In services areas, only one third of women entrepreneurs started a business in innovation-driven economies (GEM, 2017) and is mainly oriented towards government, education, health and social services. Brazil, for example counts 30% of women entrepreneurs in these services, which is five times higher than the men. However, in North America, in the services industry women entrepreneurs are highly present in finance, administration and consumers areas.

Activities and position involving home-based jobs are also preferred by women in order for them to have more control over their home schedule with their children. These female entrepreneurs would highly write a blog, being involved on social media for example. (Kamberidou, 2013). The industry and interest remains highly segregated as females tend to involve themselves more in social and economic missions throughout their business venture (Jennings, 2013).

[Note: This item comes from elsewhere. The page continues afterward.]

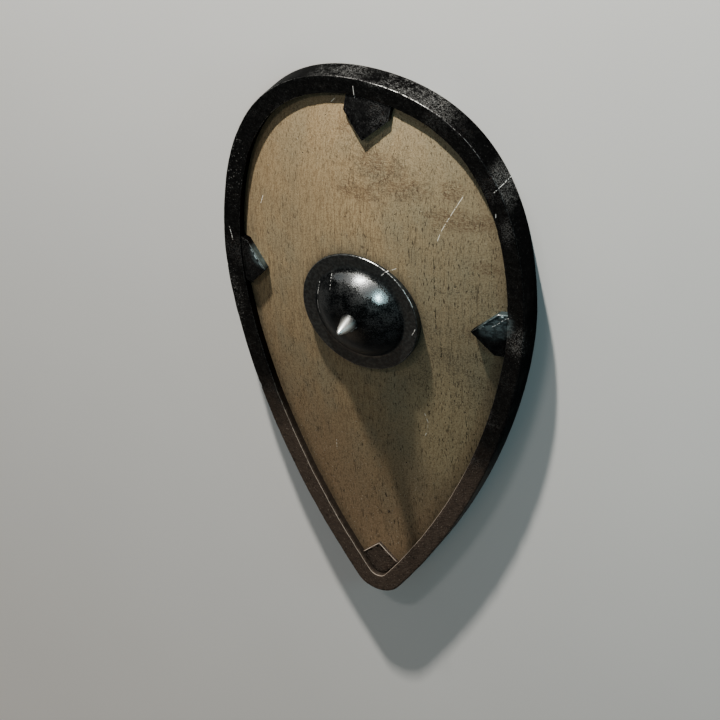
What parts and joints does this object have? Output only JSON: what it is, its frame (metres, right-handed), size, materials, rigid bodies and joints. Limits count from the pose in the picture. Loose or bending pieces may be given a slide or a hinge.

Various studies demonstrated that both men and women tended to manage their firms and organizations “with a mix of stereotypically feminine and masculine approaches”

(Jennings, 2013) showing the evolution that has yet to happen in people’s mind-set.

Women are forced to face prejudice and inequalities within most industries they wish to enter, and especially for male-dominated industries. The main resistance will be seen while attempting to secure resources. Godwin (2006) declared “unfortunately, sex-based stereotyping remains a social reality”. In order to bring more equality and fair chances in starting a business external help is therefore required for entrepreneurs.